# [Source data]
----------------------------------------

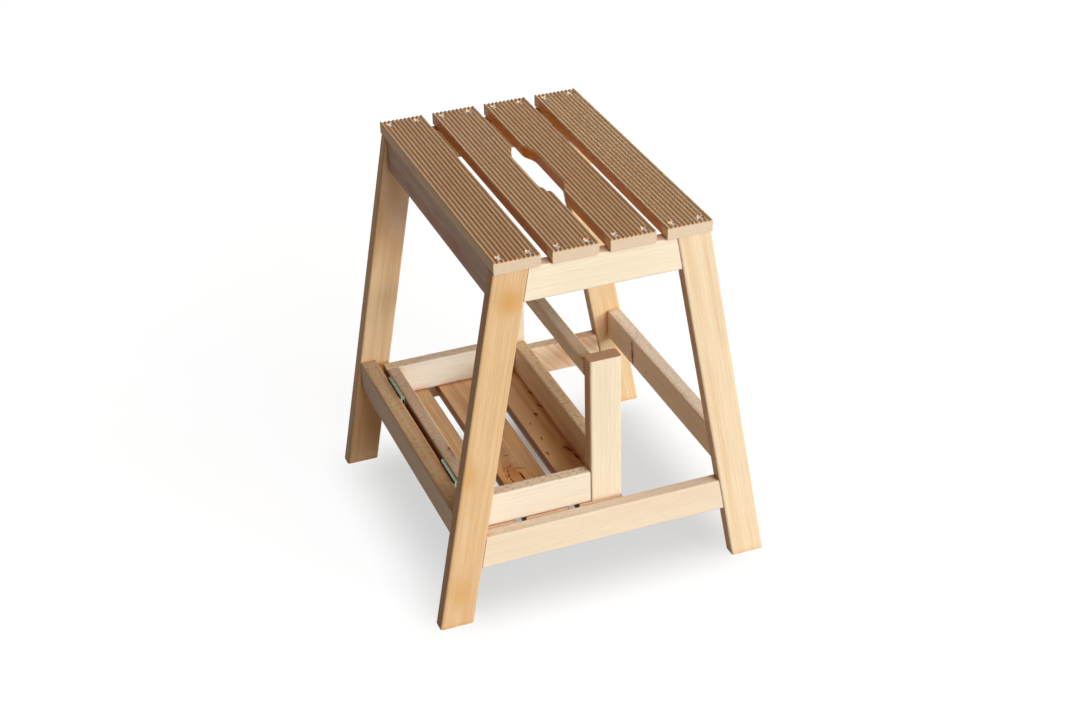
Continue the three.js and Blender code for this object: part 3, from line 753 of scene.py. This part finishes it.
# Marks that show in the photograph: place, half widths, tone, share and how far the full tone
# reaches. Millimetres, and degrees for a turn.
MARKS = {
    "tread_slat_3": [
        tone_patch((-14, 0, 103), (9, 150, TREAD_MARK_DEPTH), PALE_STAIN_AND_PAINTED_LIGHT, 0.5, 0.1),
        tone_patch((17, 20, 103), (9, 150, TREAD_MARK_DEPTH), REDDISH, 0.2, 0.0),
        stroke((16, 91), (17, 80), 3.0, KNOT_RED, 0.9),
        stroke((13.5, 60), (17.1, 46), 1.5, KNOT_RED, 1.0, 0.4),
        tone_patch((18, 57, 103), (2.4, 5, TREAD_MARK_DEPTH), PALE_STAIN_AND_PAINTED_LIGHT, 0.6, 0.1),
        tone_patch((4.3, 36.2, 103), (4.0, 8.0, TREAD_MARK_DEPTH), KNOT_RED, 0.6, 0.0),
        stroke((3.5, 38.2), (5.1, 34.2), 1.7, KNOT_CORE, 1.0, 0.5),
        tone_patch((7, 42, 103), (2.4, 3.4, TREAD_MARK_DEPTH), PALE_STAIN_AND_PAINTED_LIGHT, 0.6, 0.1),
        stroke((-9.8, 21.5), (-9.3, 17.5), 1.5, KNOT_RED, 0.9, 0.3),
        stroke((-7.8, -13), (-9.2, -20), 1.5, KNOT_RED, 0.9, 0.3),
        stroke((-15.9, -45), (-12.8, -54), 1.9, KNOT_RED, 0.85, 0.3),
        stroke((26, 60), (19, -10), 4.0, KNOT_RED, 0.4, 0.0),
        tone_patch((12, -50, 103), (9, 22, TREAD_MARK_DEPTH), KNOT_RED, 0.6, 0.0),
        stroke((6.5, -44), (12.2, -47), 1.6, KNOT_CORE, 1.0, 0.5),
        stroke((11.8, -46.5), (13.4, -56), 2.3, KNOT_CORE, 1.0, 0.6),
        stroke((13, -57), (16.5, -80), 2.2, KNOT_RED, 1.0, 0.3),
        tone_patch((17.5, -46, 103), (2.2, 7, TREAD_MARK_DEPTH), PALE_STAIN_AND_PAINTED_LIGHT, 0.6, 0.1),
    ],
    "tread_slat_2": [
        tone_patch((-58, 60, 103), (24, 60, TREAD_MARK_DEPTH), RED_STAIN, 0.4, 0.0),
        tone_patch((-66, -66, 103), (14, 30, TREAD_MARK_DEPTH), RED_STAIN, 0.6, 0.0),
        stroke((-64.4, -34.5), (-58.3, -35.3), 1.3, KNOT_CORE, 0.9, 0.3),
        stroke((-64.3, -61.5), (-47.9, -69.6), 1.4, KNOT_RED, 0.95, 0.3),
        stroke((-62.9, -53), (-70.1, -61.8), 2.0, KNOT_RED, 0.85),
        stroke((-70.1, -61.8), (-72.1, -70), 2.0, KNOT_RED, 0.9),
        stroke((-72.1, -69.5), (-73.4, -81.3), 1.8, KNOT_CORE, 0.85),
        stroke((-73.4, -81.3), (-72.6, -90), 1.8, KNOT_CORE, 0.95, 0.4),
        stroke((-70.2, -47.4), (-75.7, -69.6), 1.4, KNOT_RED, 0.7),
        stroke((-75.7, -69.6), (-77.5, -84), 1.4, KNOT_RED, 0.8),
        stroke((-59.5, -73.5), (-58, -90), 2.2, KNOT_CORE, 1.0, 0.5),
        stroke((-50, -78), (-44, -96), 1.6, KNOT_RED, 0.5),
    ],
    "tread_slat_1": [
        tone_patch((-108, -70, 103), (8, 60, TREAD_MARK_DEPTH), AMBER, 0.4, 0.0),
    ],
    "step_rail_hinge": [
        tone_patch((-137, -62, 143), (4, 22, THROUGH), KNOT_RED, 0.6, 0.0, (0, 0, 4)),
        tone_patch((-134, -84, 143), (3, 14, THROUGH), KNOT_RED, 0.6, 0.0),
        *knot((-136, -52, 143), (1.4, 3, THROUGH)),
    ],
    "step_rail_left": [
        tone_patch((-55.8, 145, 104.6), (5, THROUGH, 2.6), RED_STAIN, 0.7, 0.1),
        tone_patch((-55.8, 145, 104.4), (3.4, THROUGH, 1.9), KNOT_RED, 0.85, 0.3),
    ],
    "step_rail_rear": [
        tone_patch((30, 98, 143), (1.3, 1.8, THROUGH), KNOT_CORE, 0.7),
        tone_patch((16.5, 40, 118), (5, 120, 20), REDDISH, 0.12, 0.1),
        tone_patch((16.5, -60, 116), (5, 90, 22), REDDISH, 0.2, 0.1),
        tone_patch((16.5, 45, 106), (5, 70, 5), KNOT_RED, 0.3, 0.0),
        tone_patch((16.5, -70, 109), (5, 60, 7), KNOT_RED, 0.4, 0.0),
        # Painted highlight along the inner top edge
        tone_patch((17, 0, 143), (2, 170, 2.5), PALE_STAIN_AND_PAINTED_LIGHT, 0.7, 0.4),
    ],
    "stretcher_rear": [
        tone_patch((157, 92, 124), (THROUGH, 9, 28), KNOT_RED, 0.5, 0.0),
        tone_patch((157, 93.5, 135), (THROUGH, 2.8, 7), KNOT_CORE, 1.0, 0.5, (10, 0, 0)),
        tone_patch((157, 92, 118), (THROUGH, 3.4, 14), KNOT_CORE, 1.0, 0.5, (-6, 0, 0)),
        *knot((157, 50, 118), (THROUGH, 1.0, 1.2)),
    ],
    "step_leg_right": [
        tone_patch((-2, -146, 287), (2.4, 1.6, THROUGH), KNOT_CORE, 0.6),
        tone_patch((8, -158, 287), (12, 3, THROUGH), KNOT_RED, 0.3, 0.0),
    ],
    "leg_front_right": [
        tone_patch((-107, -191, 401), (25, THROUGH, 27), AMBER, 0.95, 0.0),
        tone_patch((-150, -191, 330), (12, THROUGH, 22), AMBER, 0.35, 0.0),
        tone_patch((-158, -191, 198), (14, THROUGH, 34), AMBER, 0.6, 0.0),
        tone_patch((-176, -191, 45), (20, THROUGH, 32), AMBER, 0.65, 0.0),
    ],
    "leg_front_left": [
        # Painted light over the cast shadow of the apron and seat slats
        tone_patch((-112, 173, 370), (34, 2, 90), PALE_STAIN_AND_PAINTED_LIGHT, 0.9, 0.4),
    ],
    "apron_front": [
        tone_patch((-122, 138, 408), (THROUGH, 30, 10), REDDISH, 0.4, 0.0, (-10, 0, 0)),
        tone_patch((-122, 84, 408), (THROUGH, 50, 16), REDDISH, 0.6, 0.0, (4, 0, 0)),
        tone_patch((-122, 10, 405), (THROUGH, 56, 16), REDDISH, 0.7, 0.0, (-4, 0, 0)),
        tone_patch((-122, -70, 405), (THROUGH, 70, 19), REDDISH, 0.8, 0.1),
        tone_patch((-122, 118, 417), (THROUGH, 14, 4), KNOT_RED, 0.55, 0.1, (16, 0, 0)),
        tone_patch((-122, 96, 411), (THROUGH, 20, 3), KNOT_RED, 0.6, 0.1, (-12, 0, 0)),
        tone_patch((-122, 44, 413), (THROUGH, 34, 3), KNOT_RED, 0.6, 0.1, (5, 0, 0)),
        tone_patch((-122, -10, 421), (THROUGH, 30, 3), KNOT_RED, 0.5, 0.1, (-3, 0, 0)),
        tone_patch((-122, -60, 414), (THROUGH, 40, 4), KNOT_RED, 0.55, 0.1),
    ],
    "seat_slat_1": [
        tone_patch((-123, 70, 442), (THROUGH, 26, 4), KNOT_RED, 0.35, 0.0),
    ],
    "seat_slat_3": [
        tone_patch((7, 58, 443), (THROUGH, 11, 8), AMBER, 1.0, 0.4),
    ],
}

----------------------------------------

# [Stated task]
Quote each line of the listing above exactly.

# [Full response]
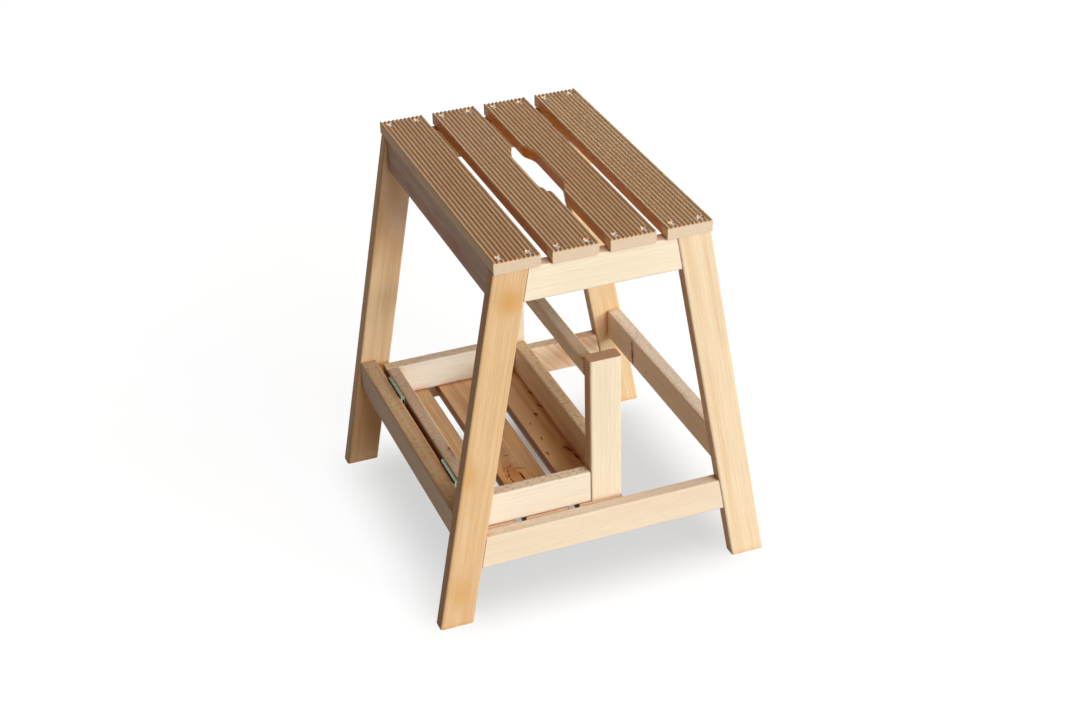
Continue the three.js and Blender code for this object: part 3, from line 753 of scene.py. This part finishes it.
# Marks that show in the photograph: place, half widths, tone, share and how far the full tone
# reaches. Millimetres, and degrees for a turn.
MARKS = {
    "tread_slat_3": [
        tone_patch((-14, 0, 103), (9, 150, TREAD_MARK_DEPTH), PALE_STAIN_AND_PAINTED_LIGHT, 0.5, 0.1),
        tone_patch((17, 20, 103), (9, 150, TREAD_MARK_DEPTH), REDDISH, 0.2, 0.0),
        stroke((16, 91), (17, 80), 3.0, KNOT_RED, 0.9),
        stroke((13.5, 60), (17.1, 46), 1.5, KNOT_RED, 1.0, 0.4),
        tone_patch((18, 57, 103), (2.4, 5, TREAD_MARK_DEPTH), PALE_STAIN_AND_PAINTED_LIGHT, 0.6, 0.1),
        tone_patch((4.3, 36.2, 103), (4.0, 8.0, TREAD_MARK_DEPTH), KNOT_RED, 0.6, 0.0),
        stroke((3.5, 38.2), (5.1, 34.2), 1.7, KNOT_CORE, 1.0, 0.5),
        tone_patch((7, 42, 103), (2.4, 3.4, TREAD_MARK_DEPTH), PALE_STAIN_AND_PAINTED_LIGHT, 0.6, 0.1),
        stroke((-9.8, 21.5), (-9.3, 17.5), 1.5, KNOT_RED, 0.9, 0.3),
        stroke((-7.8, -13), (-9.2, -20), 1.5, KNOT_RED, 0.9, 0.3),
        stroke((-15.9, -45), (-12.8, -54), 1.9, KNOT_RED, 0.85, 0.3),
        stroke((26, 60), (19, -10), 4.0, KNOT_RED, 0.4, 0.0),
        tone_patch((12, -50, 103), (9, 22, TREAD_MARK_DEPTH), KNOT_RED, 0.6, 0.0),
        stroke((6.5, -44), (12.2, -47), 1.6, KNOT_CORE, 1.0, 0.5),
        stroke((11.8, -46.5), (13.4, -56), 2.3, KNOT_CORE, 1.0, 0.6),
        stroke((13, -57), (16.5, -80), 2.2, KNOT_RED, 1.0, 0.3),
        tone_patch((17.5, -46, 103), (2.2, 7, TREAD_MARK_DEPTH), PALE_STAIN_AND_PAINTED_LIGHT, 0.6, 0.1),
    ],
    "tread_slat_2": [
        tone_patch((-58, 60, 103), (24, 60, TREAD_MARK_DEPTH), RED_STAIN, 0.4, 0.0),
        tone_patch((-66, -66, 103), (14, 30, TREAD_MARK_DEPTH), RED_STAIN, 0.6, 0.0),
        stroke((-64.4, -34.5), (-58.3, -35.3), 1.3, KNOT_CORE, 0.9, 0.3),
        stroke((-64.3, -61.5), (-47.9, -69.6), 1.4, KNOT_RED, 0.95, 0.3),
        stroke((-62.9, -53), (-70.1, -61.8), 2.0, KNOT_RED, 0.85),
        stroke((-70.1, -61.8), (-72.1, -70), 2.0, KNOT_RED, 0.9),
        stroke((-72.1, -69.5), (-73.4, -81.3), 1.8, KNOT_CORE, 0.85),
        stroke((-73.4, -81.3), (-72.6, -90), 1.8, KNOT_CORE, 0.95, 0.4),
        stroke((-70.2, -47.4), (-75.7, -69.6), 1.4, KNOT_RED, 0.7),
        stroke((-75.7, -69.6), (-77.5, -84), 1.4, KNOT_RED, 0.8),
        stroke((-59.5, -73.5), (-58, -90), 2.2, KNOT_CORE, 1.0, 0.5),
        stroke((-50, -78), (-44, -96), 1.6, KNOT_RED, 0.5),
    ],
    "tread_slat_1": [
        tone_patch((-108, -70, 103), (8, 60, TREAD_MARK_DEPTH), AMBER, 0.4, 0.0),
    ],
    "step_rail_hinge": [
        tone_patch((-137, -62, 143), (4, 22, THROUGH), KNOT_RED, 0.6, 0.0, (0, 0, 4)),
        tone_patch((-134, -84, 143), (3, 14, THROUGH), KNOT_RED, 0.6, 0.0),
        *knot((-136, -52, 143), (1.4, 3, THROUGH)),
    ],
    "step_rail_left": [
        tone_patch((-55.8, 145, 104.6), (5, THROUGH, 2.6), RED_STAIN, 0.7, 0.1),
        tone_patch((-55.8, 145, 104.4), (3.4, THROUGH, 1.9), KNOT_RED, 0.85, 0.3),
    ],
    "step_rail_rear": [
        tone_patch((30, 98, 143), (1.3, 1.8, THROUGH), KNOT_CORE, 0.7),
        tone_patch((16.5, 40, 118), (5, 120, 20), REDDISH, 0.12, 0.1),
        tone_patch((16.5, -60, 116), (5, 90, 22), REDDISH, 0.2, 0.1),
        tone_patch((16.5, 45, 106), (5, 70, 5), KNOT_RED, 0.3, 0.0),
        tone_patch((16.5, -70, 109), (5, 60, 7), KNOT_RED, 0.4, 0.0),
        # Painted highlight along the inner top edge
        tone_patch((17, 0, 143), (2, 170, 2.5), PALE_STAIN_AND_PAINTED_LIGHT, 0.7, 0.4),
    ],
    "stretcher_rear": [
        tone_patch((157, 92, 124), (THROUGH, 9, 28), KNOT_RED, 0.5, 0.0),
        tone_patch((157, 93.5, 135), (THROUGH, 2.8, 7), KNOT_CORE, 1.0, 0.5, (10, 0, 0)),
        tone_patch((157, 92, 118), (THROUGH, 3.4, 14), KNOT_CORE, 1.0, 0.5, (-6, 0, 0)),
        *knot((157, 50, 118), (THROUGH, 1.0, 1.2)),
    ],
    "step_leg_right": [
        tone_patch((-2, -146, 287), (2.4, 1.6, THROUGH), KNOT_CORE, 0.6),
        tone_patch((8, -158, 287), (12, 3, THROUGH), KNOT_RED, 0.3, 0.0),
    ],
    "leg_front_right": [
        tone_patch((-107, -191, 401), (25, THROUGH, 27), AMBER, 0.95, 0.0),
        tone_patch((-150, -191, 330), (12, THROUGH, 22), AMBER, 0.35, 0.0),
        tone_patch((-158, -191, 198), (14, THROUGH, 34), AMBER, 0.6, 0.0),
        tone_patch((-176, -191, 45), (20, THROUGH, 32), AMBER, 0.65, 0.0),
    ],
    "leg_front_left": [
        # Painted light over the cast shadow of the apron and seat slats
        tone_patch((-112, 173, 370), (34, 2, 90), PALE_STAIN_AND_PAINTED_LIGHT, 0.9, 0.4),
    ],
    "apron_front": [
        tone_patch((-122, 138, 408), (THROUGH, 30, 10), REDDISH, 0.4, 0.0, (-10, 0, 0)),
        tone_patch((-122, 84, 408), (THROUGH, 50, 16), REDDISH, 0.6, 0.0, (4, 0, 0)),
        tone_patch((-122, 10, 405), (THROUGH, 56, 16), REDDISH, 0.7, 0.0, (-4, 0, 0)),
        tone_patch((-122, -70, 405), (THROUGH, 70, 19), REDDISH, 0.8, 0.1),
        tone_patch((-122, 118, 417), (THROUGH, 14, 4), KNOT_RED, 0.55, 0.1, (16, 0, 0)),
        tone_patch((-122, 96, 411), (THROUGH, 20, 3), KNOT_RED, 0.6, 0.1, (-12, 0, 0)),
        tone_patch((-122, 44, 413), (THROUGH, 34, 3), KNOT_RED, 0.6, 0.1, (5, 0, 0)),
        tone_patch((-122, -10, 421), (THROUGH, 30, 3), KNOT_RED, 0.5, 0.1, (-3, 0, 0)),
        tone_patch((-122, -60, 414), (THROUGH, 40, 4), KNOT_RED, 0.55, 0.1),
    ],
    "seat_slat_1": [
        tone_patch((-123, 70, 442), (THROUGH, 26, 4), KNOT_RED, 0.35, 0.0),
    ],
    "seat_slat_3": [
        tone_patch((7, 58, 443), (THROUGH, 11, 8), AMBER, 1.0, 0.4),
    ],
}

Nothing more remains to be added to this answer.